Most carpet cleaning businesses struggle to book jobs because they treat marketing as an afterthought rather than a systematic approach. While your competitors fill their schedules through strategic online presence, relying on outdated methods like business cards won't capture today's customers who search on their phones and book instantly. Effective marketing for carpet cleaning services isn't about better equipment—it's about being visible when homeowners are actively searching for services...

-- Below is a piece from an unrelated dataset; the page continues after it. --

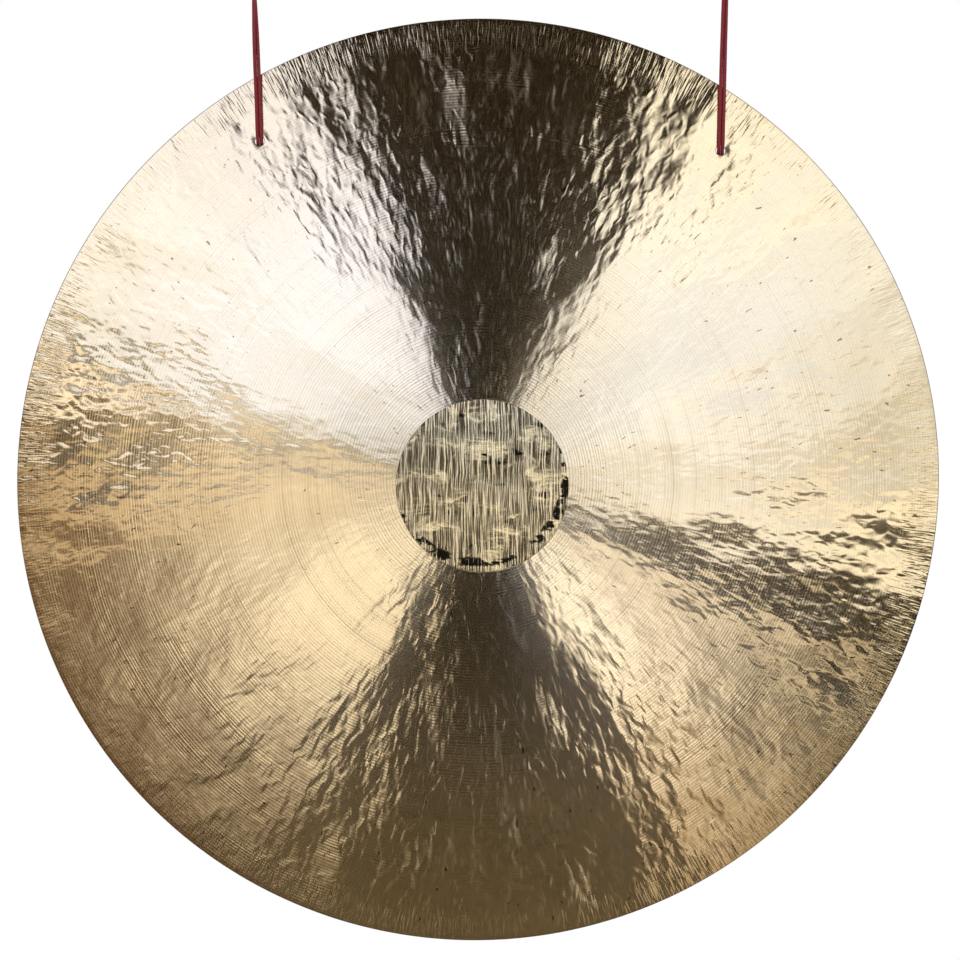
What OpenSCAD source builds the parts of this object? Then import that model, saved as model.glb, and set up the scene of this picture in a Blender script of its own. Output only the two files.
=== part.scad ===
// Tam tam gong (flat, lathe-turned wind gong) hung by two doubled cords from two beam hooks.
// Frame: +Z up, the playing face looks along -Y, +X to the right of a listener in front.
// Origin: on the underside of the beam, midway between the two hook studs.
// The plane y = 0 holds both hooks, the free cords and the centre of mass of the disc.

/* [Disc] */
// Diameter of the disc
disc_d = 800; // [780:5:820]
// Thickness of the bronze plate
disc_t = 1.8; // [1.4:0.1:2.2]
// Height of the dome at its centre above the plane of the rim
dome_h = 12; // [10:0.5:14]
// Diameter of the centre that was left unturned
centre_d = 149; // [120:1:180]
// How far the unturned centre stands proud of the turned face
centre_t = 0.4; // [0.2:0.1:0.8]
// Diameter of each cord hole
hole_d = 8.4; // [8.2:0.1:9]

/* [Cords] */
// Diameter of one strand of cord
cord_d = 3.2; // [3:0.1:3.4]
// Diameter of the stopper knot behind each hole
stopper_d = 15; // [13:0.5:15]
// Diameter of the knot that closes the eye below each hook
loop_knot_d = 13; // [11:0.5:14]

/* [Hooks] */
// Diameter of the hook's rod and of its stud
rod_d = 10; // [8:0.5:10]
// Length of the stud that stands above the collar
stud_l = 25; // [15:1:40]
// Diameter of the collar that meets the beam
collar_d = 24; // [18:1:30]
// Thickness of the collar
collar_t = 4; // [3:0.5:6]

/* [Hidden] */

// Middle of the disc, and the two cord holes as x and z from that middle
disc_pos = [-10, 0, -523];
left_hole = [-189.2, 293];
right_hole = [210.2, 285];
// The unturned centre lies a little off the middle of the disc
centre_pos = [3.7, -5.5];
disc_steps = 20;
rim_round = 0.5;
hole_depth = 40;

// Distance between the two hook studs, and the radius of a hook's round bend to the middle of its rod.
// Both are fixed, because the eyes of the two cords lie on these rods
hook_pitch = 411;
bend_r = 20;
// Middle of the hook's bend below the beam. A neck bend leads the shank onto it. One low bead covers
// the place where the two bends meet, and another rounds off the tip
bend_z = -42;
neck_r = 12;
neck_z = bend_z + sqrt(pow(bend_r + neck_r, 2) - pow(neck_r, 2));
neck_angle = atan2(neck_z - bend_z, neck_r);
bead_d = rod_d + 0.6;
tip_angle = 145;

// Middles of the knots
left_stopper = [-199.2, 12.2, -239];
right_stopper = [200.2, 12.5, -247];
left_loop = [-204.2, 0, -92];
right_loop = [204.3, 0, -92];

cord_sides = 8;

// Each route starts in the stopper knot, comes forward through the hole, climbs to the loop knot,
// passes over the hook's rod in the eye and comes back the same way beside itself.
left_route = [
    [-200.8, 11.5, -238.2], [-200.8, 8, -235.1], [-200.8, 3.1, -230.2], [-200.8, 2, -229.1],
    [-200.9, 0.5, -226.9], [-201, 0, -224.2], [-201.5, 0, -209], [-202, 0, -194],
    [-202.6, 0, -179], [-203.2, 0, -164], [-203.6, -0.5, -150], [-203.9, -1, -136],
    [-204, -1.3, -122], [-204, -1.5, -108], [-203.1, -1.1, -92], [-202.8, 0, -84],
    [-200.7, 0, -74], [-198.6, 0, -63.4], [-198.9, 0, -59.6], [-201.5, 0, -56.3],
    [-205.5, 0, -55], [-209.5, 0, -56.3], [-212.1, 0, -59.6], [-212.2, 0, -64.1],
    [-209.1, 0, -74], [-206, 0, -84], [-205.3, 1.1, -92], [-203.2, 1.5, -108],
    [-202.2, 1.3, -122], [-201.3, 1, -136], [-200.6, 0.5, -150], [-200, 0, -164],
    [-199.4, 0, -179], [-198.8, 0, -194], [-198.3, 0, -209], [-197.8, 0, -224.2],
    [-197.7, 0.5, -226.9], [-197.6, 2, -229.1], [-197.6, 3.1, -230.2], [-197.6, 8, -235.1],
    [-197.6, 11.5, -238.2]];
right_route = [
    [198.6, 11.8, -246.2], [198.6, 8.2, -243], [198.6, 3.4, -238.2], [198.6, 2, -236.8],
    [198.7, 0.5, -234.6], [198.8, 0, -231.9], [199.2, 0, -216], [199.7, 0, -200],
    [200.1, 0, -184], [200.5, -0.1, -168], [201, -0.3, -150], [201.5, -0.5, -136],
    [201.9, -0.7, -122], [202.4, -0.8, -108], [202.7, -0.4, -92], [202.9, 0, -84],
    [200.8, 0, -74], [198.6, 0, -63.4], [198.9, 0, -59.6], [201.5, 0, -56.3],
    [205.5, 0, -55], [209.5, 0, -56.3], [212.1, 0, -59.6], [212.2, 0, -64],
    [209.2, 0, -74], [206.1, 0, -84], [205.8, 0.4, -92], [205.2, 0.8, -108],
    [204.9, 0.7, -122], [204.5, 0.5, -136], [204.1, 0.3, -150], [203.7, 0.1, -168],
    [203.3, 0, -184], [202.9, 0, -200], [202.4, 0, -216], [202, 0, -231.9],
    [201.9, 0.5, -234.6], [201.8, 2, -236.8], [201.8, 3.4, -238.2], [201.8, 8.2, -243],
    [201.8, 11.8, -246.2]];

$fn = 96;

// ---- helpers ----

// Height of the middle of the plate towards the listener, at radius r from the disc's middle
function dome(r) = dome_h * (1 - pow(2 * r / disc_d, 2)) - dome_h / 2;

// A profile [radius, height] of the dome from its middle out to radius r_max
function dome_line(r_max, steps, up) =
    [for (i = [0 : steps]) [r_max * i / steps, dome(r_max * i / steps) + up]];

function reversed(list) = [for (i = [len(list) - 1 : -1 : 0]) list[i]];

function unit(v) = v / norm(v);

// Direction of a route at its point i
function heading(route, i) = unit(route[min(i + 1, len(route) - 1)] - route[max(i - 1, 0)]);

// One ring of the swept tube, with flats towards its neighbour. No heading of a route lies along Y
function ring(route, i, r) =
    let (side = unit(cross(heading(route, i), [0, 1, 0])), up = cross(side, heading(route, i)))
    [for (k = [0.5 : cord_sides - 0.5])
        route[i] + r * (cos(360 * k / cord_sides) * side + sin(360 * k / cord_sides) * up)];

// A closed tube of diameter d along a route
module tube(route, d) {
    rings = len(route);
    points = [for (i = [0 : rings - 1]) each ring(route, i, d / 2)];
    walls = [for (i = [0 : rings - 2]) for (k = [0 : cord_sides - 1])
        let (a = i * cord_sides, j = (k + 1) % cord_sides)
        [a + k, a + cord_sides + k, a + cord_sides + j, a + j]];
    start = [for (k = [0 : cord_sides - 1]) k];
    end = [for (k = [cord_sides - 1 : -1 : 0]) (rings - 1) * cord_sides + k];
    polyhedron(points = points, faces = concat(walls, [start], [end]), convexity = 10);
}

// A stretch of bent rod in the Y-Z plane, about x = 0, between two angles counted from +Y
module bent_rod(middle, r, from, to) {
    translate(middle)
        rotate([90, 0, 90])
            rotate([0, 0, from])
                rotate_extrude(angle = to - from)
                    translate([r, 0])
                        circle(d = rod_d);
}

// A bead on the middle line of the hook's round bend, at an angle counted from +Y
module bead_on_bend(angle) {
    translate([0, bend_r * cos(angle), bend_z + bend_r * sin(angle)])
        sphere(d = bead_d, $fn = 48);
}

// ---- parts ----

// The bronze plate: one domed sheet with two holes and a slightly thicker centre
module plate_blank() {
    rim = disc_d / 2 - rim_round;
    rotate_extrude($fn = 180)
        polygon(concat(dome_line(rim, disc_steps, -disc_t / 2),
                       [[disc_d / 2, dome(rim) - disc_t / 2 + rim_round],
                        [disc_d / 2, dome(rim) + disc_t / 2 - rim_round]],
                       reversed(dome_line(rim, disc_steps, disc_t / 2))));
}

module unturned_centre() {
    translate([centre_pos[0], centre_pos[1], 0])
        rotate_extrude($fn = 120)
            polygon(concat(dome_line(centre_d / 2, 4, 0),
                           reversed(dome_line(centre_d / 2, 4, disc_t / 2 + centre_t))));
}

module gong_disc() {
    color([0.72, 0.60, 0.38])
        translate(disc_pos)
            rotate([90, 0, 0])
                difference() {
                    union() {
                        plate_blank();
                        unturned_centre();
                    }
                    for (h = [left_hole, right_hole])
                        translate([h[0], h[1], -hole_depth / 2])
                            cylinder(d = hole_d, h = hole_depth, $fn = 48);
                }
}

// A screw-in beam hook: stud, collar, shank, neck bend, round bend and rounded tip
module beam_hook(x) {
    translate([x, 0, 0]) {
        cylinder(d = rod_d, h = stud_l, $fn = 48);
        translate([0, 0, -collar_t])
            cylinder(d = collar_d, h = collar_t);
        translate([0, 0, neck_z])
            cylinder(d = rod_d, h = -collar_t - neck_z, $fn = 48);
        bent_rod([0, neck_r, neck_z], neck_r, 180, 180 + neck_angle, $fn = 48);
        bead_on_bend(neck_angle);
        bent_rod([0, 0, bend_z], bend_r, tip_angle - 360, neck_angle, $fn = 48);
        bead_on_bend(tip_angle);
    }
}

module cord(route) {
    color([0.42, 0.06, 0.08])
        tube(route, cord_d);
}

module knot(middle, d) {
    color([0.38, 0.05, 0.07])
        translate(middle)
            sphere(d = d, $fn = 48);
}

module left_cord() { cord(left_route); }
module right_cord() { cord(right_route); }
module left_loop_knot() { knot(left_loop, loop_knot_d); }
module right_loop_knot() { knot(right_loop, loop_knot_d); }
module left_stopper_knot() { knot(left_stopper, stopper_d); }
module right_stopper_knot() { knot(right_stopper, stopper_d); }
module left_hook() { color([0.70, 0.71, 0.73]) beam_hook(-hook_pitch / 2); }
module right_hook() { color([0.70, 0.71, 0.73]) beam_hook(hook_pitch / 2); }

gong_disc();
left_cord();
right_cord();
left_loop_knot();
right_loop_knot();
left_stopper_knot();
right_stopper_knot();
left_hook();
right_hook();
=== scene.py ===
"""The looks of a tam tam gong (a flat, lathe-turned wind gong) on two doubled cords, built round its
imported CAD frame. Everything is in metres in the row frame: +Z up, the playing face looks along -Y."""

import math

import bpy
import numpy as np
from mathutils import Matrix, Vector


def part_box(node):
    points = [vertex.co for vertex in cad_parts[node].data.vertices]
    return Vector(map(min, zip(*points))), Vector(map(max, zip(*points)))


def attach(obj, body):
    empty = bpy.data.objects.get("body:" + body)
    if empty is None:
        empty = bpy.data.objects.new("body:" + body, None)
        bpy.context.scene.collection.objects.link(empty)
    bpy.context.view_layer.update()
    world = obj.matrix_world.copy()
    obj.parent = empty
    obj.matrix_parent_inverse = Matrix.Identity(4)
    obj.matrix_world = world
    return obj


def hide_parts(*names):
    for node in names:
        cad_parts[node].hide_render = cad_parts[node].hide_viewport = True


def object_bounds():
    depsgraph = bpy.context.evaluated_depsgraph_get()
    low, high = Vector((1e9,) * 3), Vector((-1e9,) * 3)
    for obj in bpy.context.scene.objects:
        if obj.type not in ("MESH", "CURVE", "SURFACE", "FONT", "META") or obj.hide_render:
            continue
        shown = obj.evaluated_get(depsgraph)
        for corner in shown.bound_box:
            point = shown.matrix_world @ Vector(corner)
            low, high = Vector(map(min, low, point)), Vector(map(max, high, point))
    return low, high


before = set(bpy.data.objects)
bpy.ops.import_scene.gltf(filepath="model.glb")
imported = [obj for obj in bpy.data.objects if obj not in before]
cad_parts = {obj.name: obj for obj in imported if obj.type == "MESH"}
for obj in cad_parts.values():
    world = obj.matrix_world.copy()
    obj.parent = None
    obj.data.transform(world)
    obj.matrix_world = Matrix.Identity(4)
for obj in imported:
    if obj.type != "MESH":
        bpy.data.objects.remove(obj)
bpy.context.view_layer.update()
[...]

Rob Andolina May 3, 2026 15 min read

Your competitor just booked three jobs this morning from their website. You’re still waiting for the phone to ring, hoping someone remembers your business card from six months ago. The carpet cleaning industry hasn’t changed much, but how customers find and choose their provider has completely transformed. Today’s homeowners don’t flip through phone books or ask neighbors—they search on their phones, compare options in seconds, and book with businesses that make it easy. The gap between carpet cleaning companies struggling to fill their schedules and those turning away work isn’t about cleaning skills or equipment quality. It’s about having a systematic marketing approach that captures customers actively searching for services in your area.

Most carpet cleaning business owners treat marketing as an afterthought. They launch a Facebook page, maybe run a few ads when things get slow, and wonder why results never materialize. Meanwhile, their competitors are building predictable customer acquisition systems that generate leads every single day. The difference comes down to strategy—knowing exactly who you’re targeting, where to reach them, and how to convert their interest into booked appointments.

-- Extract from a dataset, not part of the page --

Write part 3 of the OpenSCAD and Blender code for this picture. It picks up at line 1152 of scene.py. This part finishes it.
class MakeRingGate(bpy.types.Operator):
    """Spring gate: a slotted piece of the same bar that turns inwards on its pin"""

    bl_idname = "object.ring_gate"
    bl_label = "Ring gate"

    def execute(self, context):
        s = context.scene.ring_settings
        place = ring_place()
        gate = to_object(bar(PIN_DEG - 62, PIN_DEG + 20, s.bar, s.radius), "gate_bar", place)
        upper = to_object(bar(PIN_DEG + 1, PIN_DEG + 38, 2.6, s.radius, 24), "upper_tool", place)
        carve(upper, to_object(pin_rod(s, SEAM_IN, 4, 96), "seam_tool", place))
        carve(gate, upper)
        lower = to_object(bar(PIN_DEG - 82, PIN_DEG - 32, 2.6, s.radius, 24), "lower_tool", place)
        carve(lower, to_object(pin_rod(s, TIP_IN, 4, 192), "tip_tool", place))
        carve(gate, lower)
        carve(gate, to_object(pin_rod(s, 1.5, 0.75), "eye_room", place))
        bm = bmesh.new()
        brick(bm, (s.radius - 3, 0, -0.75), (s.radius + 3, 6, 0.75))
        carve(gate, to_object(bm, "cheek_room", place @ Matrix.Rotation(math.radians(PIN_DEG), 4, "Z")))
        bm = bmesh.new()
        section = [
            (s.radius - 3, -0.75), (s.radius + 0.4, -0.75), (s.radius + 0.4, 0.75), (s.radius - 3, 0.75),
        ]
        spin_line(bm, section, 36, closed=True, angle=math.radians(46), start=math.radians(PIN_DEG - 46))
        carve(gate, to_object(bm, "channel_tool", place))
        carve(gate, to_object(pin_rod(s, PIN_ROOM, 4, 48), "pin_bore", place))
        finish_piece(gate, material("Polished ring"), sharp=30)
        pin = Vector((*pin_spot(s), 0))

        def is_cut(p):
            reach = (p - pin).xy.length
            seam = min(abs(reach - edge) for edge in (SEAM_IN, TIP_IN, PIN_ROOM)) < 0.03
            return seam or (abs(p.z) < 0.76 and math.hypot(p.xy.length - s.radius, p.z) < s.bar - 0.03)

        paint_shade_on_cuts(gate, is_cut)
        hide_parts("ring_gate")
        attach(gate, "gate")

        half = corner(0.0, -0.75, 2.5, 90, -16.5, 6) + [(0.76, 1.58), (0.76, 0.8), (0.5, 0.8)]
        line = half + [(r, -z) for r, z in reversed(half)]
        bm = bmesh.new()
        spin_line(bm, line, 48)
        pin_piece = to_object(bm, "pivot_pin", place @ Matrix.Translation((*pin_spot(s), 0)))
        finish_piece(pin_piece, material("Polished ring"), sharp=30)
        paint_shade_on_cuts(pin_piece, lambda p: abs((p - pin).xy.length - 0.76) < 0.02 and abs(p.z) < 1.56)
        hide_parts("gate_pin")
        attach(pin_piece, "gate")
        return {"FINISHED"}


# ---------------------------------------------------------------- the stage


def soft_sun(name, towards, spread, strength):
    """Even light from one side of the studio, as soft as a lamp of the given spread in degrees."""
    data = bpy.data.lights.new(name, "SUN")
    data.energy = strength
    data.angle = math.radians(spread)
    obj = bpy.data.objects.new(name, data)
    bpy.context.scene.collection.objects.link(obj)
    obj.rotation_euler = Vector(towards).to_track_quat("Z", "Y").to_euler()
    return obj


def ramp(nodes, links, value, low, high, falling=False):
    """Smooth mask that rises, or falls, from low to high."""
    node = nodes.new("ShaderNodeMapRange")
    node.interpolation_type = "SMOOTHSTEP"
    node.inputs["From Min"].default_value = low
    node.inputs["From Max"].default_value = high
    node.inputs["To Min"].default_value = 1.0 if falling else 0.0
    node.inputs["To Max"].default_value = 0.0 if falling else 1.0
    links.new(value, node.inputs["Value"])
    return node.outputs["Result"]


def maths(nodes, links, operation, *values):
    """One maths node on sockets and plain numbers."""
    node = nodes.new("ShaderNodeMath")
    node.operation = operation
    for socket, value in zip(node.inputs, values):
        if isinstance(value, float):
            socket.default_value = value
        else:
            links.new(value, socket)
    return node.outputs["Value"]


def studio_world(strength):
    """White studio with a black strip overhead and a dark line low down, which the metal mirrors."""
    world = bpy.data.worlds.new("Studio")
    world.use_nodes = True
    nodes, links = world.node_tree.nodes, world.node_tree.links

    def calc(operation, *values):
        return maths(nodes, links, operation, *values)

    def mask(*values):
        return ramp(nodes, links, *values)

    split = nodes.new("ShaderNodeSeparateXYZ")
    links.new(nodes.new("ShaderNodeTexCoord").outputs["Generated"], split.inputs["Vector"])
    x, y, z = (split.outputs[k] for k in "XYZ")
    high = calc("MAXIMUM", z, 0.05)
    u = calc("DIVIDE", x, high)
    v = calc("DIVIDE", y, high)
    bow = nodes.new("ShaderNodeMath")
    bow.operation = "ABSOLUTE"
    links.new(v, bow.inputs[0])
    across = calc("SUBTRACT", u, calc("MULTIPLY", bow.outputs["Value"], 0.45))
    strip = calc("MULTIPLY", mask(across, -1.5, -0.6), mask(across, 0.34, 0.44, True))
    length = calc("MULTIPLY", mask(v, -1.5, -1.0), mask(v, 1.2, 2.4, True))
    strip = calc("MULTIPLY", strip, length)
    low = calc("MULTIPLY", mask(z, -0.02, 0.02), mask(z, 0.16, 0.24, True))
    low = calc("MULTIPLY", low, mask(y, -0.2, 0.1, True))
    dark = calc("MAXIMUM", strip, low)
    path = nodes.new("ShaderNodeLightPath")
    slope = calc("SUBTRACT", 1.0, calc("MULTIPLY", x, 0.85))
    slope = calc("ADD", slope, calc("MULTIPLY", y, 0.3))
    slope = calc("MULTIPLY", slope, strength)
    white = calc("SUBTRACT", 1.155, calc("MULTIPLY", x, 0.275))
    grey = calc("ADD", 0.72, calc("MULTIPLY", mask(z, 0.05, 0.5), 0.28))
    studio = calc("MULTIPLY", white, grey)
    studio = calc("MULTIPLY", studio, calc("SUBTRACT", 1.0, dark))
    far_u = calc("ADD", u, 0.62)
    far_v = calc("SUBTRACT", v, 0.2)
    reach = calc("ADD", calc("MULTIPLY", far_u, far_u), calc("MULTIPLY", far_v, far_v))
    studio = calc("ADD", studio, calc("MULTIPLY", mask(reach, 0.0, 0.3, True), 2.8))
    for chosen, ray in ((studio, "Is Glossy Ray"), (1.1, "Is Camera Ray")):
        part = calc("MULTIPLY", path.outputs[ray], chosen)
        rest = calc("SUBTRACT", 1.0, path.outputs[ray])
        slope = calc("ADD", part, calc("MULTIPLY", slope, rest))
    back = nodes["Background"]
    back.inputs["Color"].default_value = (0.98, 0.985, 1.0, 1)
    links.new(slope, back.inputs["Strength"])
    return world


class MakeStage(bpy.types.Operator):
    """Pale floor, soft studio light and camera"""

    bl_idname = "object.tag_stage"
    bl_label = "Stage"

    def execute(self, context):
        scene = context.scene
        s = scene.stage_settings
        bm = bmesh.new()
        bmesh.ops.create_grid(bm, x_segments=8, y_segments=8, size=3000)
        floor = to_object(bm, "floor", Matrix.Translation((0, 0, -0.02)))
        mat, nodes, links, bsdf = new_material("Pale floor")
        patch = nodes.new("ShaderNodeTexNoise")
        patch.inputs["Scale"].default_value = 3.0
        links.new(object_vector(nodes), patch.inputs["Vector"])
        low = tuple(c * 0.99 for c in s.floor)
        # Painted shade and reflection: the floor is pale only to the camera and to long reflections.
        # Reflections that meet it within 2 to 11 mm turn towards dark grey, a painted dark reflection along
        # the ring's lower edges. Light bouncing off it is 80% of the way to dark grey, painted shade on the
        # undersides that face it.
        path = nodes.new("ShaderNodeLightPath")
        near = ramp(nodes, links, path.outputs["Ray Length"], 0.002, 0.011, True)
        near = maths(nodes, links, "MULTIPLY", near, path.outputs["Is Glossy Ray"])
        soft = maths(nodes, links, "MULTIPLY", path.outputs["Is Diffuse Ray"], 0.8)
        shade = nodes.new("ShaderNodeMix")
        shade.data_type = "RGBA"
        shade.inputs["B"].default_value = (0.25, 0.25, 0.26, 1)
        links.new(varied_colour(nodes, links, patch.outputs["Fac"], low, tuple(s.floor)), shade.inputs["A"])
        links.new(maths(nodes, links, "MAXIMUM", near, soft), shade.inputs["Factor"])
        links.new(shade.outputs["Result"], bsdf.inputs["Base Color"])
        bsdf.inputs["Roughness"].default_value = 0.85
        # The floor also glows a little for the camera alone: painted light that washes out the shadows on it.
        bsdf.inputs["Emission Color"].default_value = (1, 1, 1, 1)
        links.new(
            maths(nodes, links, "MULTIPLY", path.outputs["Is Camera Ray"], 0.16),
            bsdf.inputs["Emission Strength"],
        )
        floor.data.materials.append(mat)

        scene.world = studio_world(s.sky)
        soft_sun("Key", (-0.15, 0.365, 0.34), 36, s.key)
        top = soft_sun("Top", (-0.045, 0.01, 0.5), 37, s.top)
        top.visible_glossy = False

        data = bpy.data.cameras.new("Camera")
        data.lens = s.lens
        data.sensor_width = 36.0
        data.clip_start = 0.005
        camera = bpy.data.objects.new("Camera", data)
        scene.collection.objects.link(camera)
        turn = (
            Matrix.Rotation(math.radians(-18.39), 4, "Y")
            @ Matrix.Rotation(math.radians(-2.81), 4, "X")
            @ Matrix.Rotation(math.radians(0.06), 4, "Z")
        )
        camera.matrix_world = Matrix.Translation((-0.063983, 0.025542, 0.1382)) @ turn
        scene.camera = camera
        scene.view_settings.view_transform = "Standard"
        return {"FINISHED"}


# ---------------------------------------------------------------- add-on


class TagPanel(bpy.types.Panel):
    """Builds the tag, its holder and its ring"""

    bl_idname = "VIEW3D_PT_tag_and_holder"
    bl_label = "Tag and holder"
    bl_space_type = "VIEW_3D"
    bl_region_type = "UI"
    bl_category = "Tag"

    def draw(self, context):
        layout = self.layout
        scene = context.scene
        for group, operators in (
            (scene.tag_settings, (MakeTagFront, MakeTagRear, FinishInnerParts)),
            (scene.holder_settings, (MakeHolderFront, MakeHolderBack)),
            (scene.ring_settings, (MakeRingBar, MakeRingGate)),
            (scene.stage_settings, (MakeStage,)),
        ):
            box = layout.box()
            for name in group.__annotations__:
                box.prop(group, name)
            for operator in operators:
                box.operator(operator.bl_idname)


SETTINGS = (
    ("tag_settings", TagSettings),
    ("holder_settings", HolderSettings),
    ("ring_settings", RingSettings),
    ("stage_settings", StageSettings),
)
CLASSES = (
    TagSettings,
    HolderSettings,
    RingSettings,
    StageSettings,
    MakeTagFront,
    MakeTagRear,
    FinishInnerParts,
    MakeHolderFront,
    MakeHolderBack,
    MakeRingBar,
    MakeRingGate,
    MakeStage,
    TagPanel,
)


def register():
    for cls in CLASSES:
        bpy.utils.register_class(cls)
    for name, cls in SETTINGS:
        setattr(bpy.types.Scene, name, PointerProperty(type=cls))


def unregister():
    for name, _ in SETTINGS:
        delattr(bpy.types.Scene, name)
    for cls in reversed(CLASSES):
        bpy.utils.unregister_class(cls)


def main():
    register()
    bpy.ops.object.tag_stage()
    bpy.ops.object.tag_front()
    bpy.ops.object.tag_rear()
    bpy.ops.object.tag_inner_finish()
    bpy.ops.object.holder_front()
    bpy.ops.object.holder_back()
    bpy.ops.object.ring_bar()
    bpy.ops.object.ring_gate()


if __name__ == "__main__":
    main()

This guide breaks down the exact process for building marketing for carpet cleaning services that actually fills your schedule. We’re not talking about generic business advice or vague suggestions to “be on social media.” These are specific, actionable steps designed for the unique challenges of local service businesses. Whether you’re launching a new carpet cleaning company or trying to scale past the referral-only stage, you’ll learn how to create a marketing system that works while you’re out cleaning carpets. By the time you finish implementing these steps, you’ll have a clear roadmap for dominating your local market and building a business that doesn’t depend on luck or slow months.

Step 1: Define Your Ideal Customer and Service Area

The biggest mistake carpet cleaning businesses make is trying to serve everyone. Residential customers, commercial offices, property managers, real estate agents—when you market to all of them simultaneously, your message resonates with none of them. Your first step is identifying exactly who you want to work with and where you want to work.

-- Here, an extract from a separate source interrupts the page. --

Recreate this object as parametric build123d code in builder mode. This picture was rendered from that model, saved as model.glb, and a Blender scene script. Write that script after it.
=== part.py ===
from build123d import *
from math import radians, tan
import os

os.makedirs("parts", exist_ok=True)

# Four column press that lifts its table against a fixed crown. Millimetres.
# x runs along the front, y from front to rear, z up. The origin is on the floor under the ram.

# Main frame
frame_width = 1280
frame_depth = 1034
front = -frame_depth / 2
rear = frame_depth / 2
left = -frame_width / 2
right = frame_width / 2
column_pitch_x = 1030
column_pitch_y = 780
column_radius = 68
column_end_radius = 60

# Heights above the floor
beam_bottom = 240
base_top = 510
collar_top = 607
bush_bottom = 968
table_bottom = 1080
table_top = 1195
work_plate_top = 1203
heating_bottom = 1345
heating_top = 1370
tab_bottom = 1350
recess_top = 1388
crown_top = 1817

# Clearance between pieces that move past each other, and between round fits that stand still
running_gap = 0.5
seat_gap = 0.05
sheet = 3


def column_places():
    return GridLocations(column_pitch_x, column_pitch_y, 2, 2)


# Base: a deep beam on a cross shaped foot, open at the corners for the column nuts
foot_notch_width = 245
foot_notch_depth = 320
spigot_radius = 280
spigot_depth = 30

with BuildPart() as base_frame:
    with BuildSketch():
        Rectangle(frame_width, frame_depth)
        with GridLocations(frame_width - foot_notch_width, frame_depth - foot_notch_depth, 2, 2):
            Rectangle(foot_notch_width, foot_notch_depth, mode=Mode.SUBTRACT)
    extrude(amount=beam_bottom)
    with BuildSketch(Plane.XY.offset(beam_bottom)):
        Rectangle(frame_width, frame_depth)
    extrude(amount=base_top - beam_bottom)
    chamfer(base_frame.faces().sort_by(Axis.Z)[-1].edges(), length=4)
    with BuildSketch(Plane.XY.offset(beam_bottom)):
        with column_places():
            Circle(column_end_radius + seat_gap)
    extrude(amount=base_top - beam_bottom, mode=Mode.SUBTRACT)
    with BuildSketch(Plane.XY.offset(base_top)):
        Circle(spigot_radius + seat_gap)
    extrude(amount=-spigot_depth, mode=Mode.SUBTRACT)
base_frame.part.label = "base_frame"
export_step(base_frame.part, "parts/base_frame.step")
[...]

Start by analyzing your existing customer base if you have one. Which jobs were most profitable? Which customers were easiest to work with? Which led to repeat business or referrals? You’ll likely notice patterns. Maybe your residential customers in certain neighborhoods consistently book annual cleanings and refer friends. Or perhaps commercial clients provide steady recurring revenue but require specific equipment and scheduling flexibility. The goal is finding your sweet spot—the customer type that values your service, pays well, and fits your operational strengths.

Next, map your service area based on reality, not wishful thinking. Calculate your actual drive time to different neighborhoods during typical work hours. A 15-mile radius sounds reasonable until you realize half of it involves crossing the city during rush hour, turning profitable jobs into money losers once you factor in drive time and fuel costs. Define your primary service area where you can reach customers within 20-30 minutes, then identify a secondary zone you’ll serve for larger jobs or premium pricing.

Research the demographics within your target area. Look at median household income, homeownership rates, and housing types. Neighborhoods with higher homeownership rates and median incomes above your area average typically generate better carpet cleaning customers—they have carpets worth maintaining and budgets for professional service. Areas with mostly rentals might generate volume but often attract price-sensitive customers looking for the cheapest option. Understanding digital marketing for local business starts with knowing exactly who you’re trying to reach.

Create a simple customer avatar that guides your marketing decisions. For example: “Homeowners aged 35-55 in suburban neighborhoods within 15 miles of our location, household income above $75,000, who value quality service over lowest price and are likely to become recurring customers.” This isn’t about excluding people who don’t fit perfectly—it’s about focusing your marketing dollars on the audience most likely to convert into profitable, long-term customers.

This targeting discipline pays off immediately. When you know exactly who you’re reaching, you can craft marketing messages that speak directly to their concerns, advertise in the right locations, and avoid wasting budget on broad campaigns that generate tire-kickers and price shoppers. Every marketing decision from here forward should pass the test: does this reach and appeal to my ideal customer?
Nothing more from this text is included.